Ciò le è valso un applauso da parte di tutti i colleghi, ed ha commentato: “Sono qui simbolicamente con mia figlia Vittoria pensando a tutte le donne che non possono conciliare serenamente maternità e lavoro, vita professionale e vita familiare. Auspicherei un maggiore impegno da parte delle istituzioni europee sulla questione, a cominciare dal Parlamento europeo, perché tutte possano conciliare queste due vite”. (Quotidiano.Net).

In Italia, nonostante le leggi che tutelano l’intenzione di avere dei figli come maternità  e  congedo parentale previsto dalla Jobs Act, vige ancora una politica aziendale fortemente aggressiva e selettiva alimentata dal potere capitalistico, che costringe ogni lavoratrice, magari giovane o fresca sposa, a dover rinunciare al proprio desiderio perché costretta a scegliere tra il proprio lavoro e la famiglia. Ciò inevitabilmente cagiona uno stroncamento di risorse brillanti, in virtù di una mera funzione procreatrice.

Vi sono ancora iniziative discriminatorie tese all’esclusione della donna da qualsiasi contesto non solo di affermazione lavorativa, ma persino di escalation, o anche da posizioni di potere, ed il nostro paese è ancora un fanalino di coda per quanto riguarda i diritti delle donne.
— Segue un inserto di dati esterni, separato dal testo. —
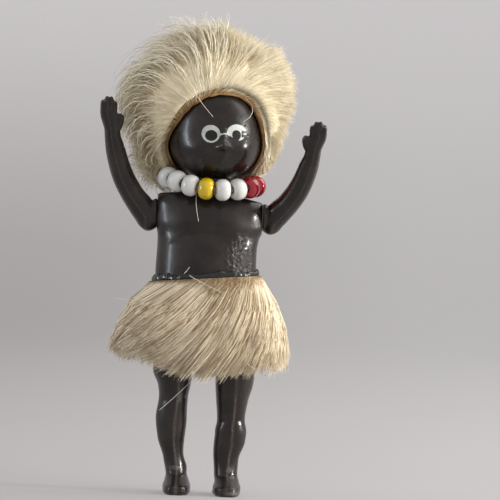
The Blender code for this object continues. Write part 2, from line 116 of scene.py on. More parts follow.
class Wire:  # one output of a node, which can be reckoned with as a number is
    def __init__(self, board, socket):
        self.board = board
        self.socket = socket

    def sum(self, operation, first, second):
        add = self.board.add
        vectors = [w for w in (first, second) if isinstance(w, Wire) and w.socket.type == "VECTOR"]
        if not vectors:
            return add("ShaderNodeMath", {"operation": operation}, {0: first, 1: second})
        if operation == "MULTIPLY" and len(vectors) == 1:
            other = second if vectors[0] is first else first
            if isinstance(other, Wire) or not hasattr(other, "__len__"):
                return add("ShaderNodeVectorMath", {"operation": "SCALE"}, {0: vectors[0], 3: other})
        return add("ShaderNodeVectorMath", {"operation": operation}, {0: first, 1: second})

    def __add__(self, other):
        return self.sum("ADD", self, other)

    def __radd__(self, other):
        return self.sum("ADD", other, self)

    def __sub__(self, other):
        return self.sum("SUBTRACT", self, other)

    def __rsub__(self, other):
        return self.sum("SUBTRACT", other, self)

    def __mul__(self, other):
        return self.sum("MULTIPLY", self, other)

    def __truediv__(self, other):
        return self.sum("DIVIDE", self, other)

    def __rtruediv__(self, other):
        return self.sum("DIVIDE", other, self)

    def __pow__(self, other):
        return self.sum("POWER", self, other)

    def least(self, other):
        return self.sum("MINIMUM", self, other)

    def most(self, other):
        return self.sum("MAXIMUM", self, other)

    def alone(self, operation):  # a function of this value, such as its sine
        return self.board.add("ShaderNodeMath", {"operation": operation}, {0: self})

    def between(self, low, high, start=0.0, end=1.0):  # eased from start to end
        ends = {0: self, 1: low, 2: high, 3: start, 4: end}
        return self.board.add("ShaderNodeMapRange", {"interpolation_type": "SMOOTHSTEP"}, ends)

    def unit(self):  # a vector of length 1, the same way
        return self.board.add("ShaderNodeVectorMath", {"operation": "NORMALIZE"}, {0: self})

    def part(self, axis):  # one coordinate of a vector
        return self.board.add("ShaderNodeSeparateXYZ", {}, {0: self}, axis)


class Board:  # a node tree and what adds nodes to it
    def __init__(self, tree):
        self.tree = tree

    def add(self, kind, settings=None, inputs=None, out=0):
        made = self.tree.nodes.new(kind)
        for key, value in (settings or {}).items():
            setattr(made, key, value)
        for key, value in (inputs or {}).items():
            if isinstance(value, Wire):
                self.tree.links.new(value.socket, made.inputs[key])
            else:
                made.inputs[key].default_value = value
        return Wire(self, made.outputs[out]) if made.outputs else made

    def mix(self, factor, first, second):
        colours = [(*c, 1.0) if isinstance(c, tuple) else c for c in (first, second)]
        return self.add("ShaderNodeMix", {"data_type": "RGBA"}, {0: factor, 6: colours[0], 7: colours[1]}, 2)

    def noise(self, vector, size, detail=2.0, roughness=0.5):  # size is in millimetres
        inputs = {"Vector": vector, "Scale": 1 / size, "Detail": detail, "Roughness": roughness}
        return self.add("ShaderNodeTexNoise", {}, inputs)

    def kept(self, label, out=2):  # what the mesh keeps at its points, as a vector at 1 and a number at 2
        return self.add("ShaderNodeAttribute", {"attribute_name": label}, {}, out)

    def relief(self, strength, distance, height):
        return self.add("ShaderNodeBump", {}, {"Strength": strength, "Distance": distance, "Height": height})


def newFinish(name, **constants):
    made = bpy.data.materials.new(name)
    made.use_nodes = True
    shader = made.node_tree.nodes["Principled BSDF"]
    for key, value in constants.items():
        shader.inputs[key.replace("_", " ")].default_value = value
    board = Board(made.node_tree)
    spot = board.add("ShaderNodeTexCoord", {}, {}, 3) * 1000.0  # Object coordinates, in millimetres
    return made, board, shader, spot


def feed(board, shader, name, wire):
    board.tree.links.new(wire.socket, shader.inputs[name])


plastic = {
    "base": (0.0125, 0.0088, 0.0072), "dusty": (0.024, 0.018, 0.0155), "worn": (0.26, 0.24, 0.23),
    # seam: lighter along the mould lines, partly worn and partly a painted highlight on their ridges
    "seam": (0.13, 0.112, 0.1), "roughness": 0.22,
}


def darkPlastic(name, extra=None):  # extra paints or roughens one piece alone
    made, board, shader, spot = newFinish(name, Coat_Weight=0.15, Coat_Roughness=0.1, IOR=1.42)
    seam = board.kept("worn")
    cloudy = board.noise(spot, 6.0, 4.0, 0.6)
    grain = board.noise(spot, 0.35, 3.0, 0.6)
    specks = board.noise(spot, 0.22).between(0.71, 0.78)
    rubbed = board.noise(spot, 2.6, 5.0, 0.65).between(0.64, 0.74) * grain.between(0.45, 0.6)
    colour = board.mix(cloudy.between(0.4, 0.75), plastic["base"], plastic["dusty"])
    colour = board.mix(specks * 0.25, colour, plastic["worn"])
    colour = board.mix(rubbed * 0.14, colour, plastic["worn"])
    # the mould lines are painted lighter: partly wear, partly a painted highlight along their ridges
    colour = board.mix((seam * grain.between(0.25, 0.6)).least(1.0), colour, plastic["seam"])
    rough = plastic["roughness"] + cloudy.between(0.35, 0.7) * 0.14 + grain * 0.06 + rubbed * 0.2
    pits = board.add("ShaderNodeTexVoronoi", {}, {"Vector": spot, "Scale": 1.1}).between(0.05, 0.2)
    height = grain * 0.25 + board.noise(spot, 1.6, 3.0) + pits * 0.4
    if extra:
        colour, rough, height = extra(board, spot, colour, rough, height)
    feed(board, shader, "Base Color", colour)
    feed(board, shader, "Roughness", rough)
    feed(board, shader, "Normal", board.relief(0.35, 0.0001, height))
    return made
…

Prima ancora che stimolare le istituzioni bisogna riuscire a cambiare la mentalità non solo di alcune donne, che si arrendono alle imposizioni assurde di un mercato lavorativo sempre più maschile, ma di molti, troppi uomini che, forse, si vedono minacciati dal talento delle loro colleghe e trovano, quindi, più semplice ostacolarne l’ascesa che combattere con loro ad armi pari.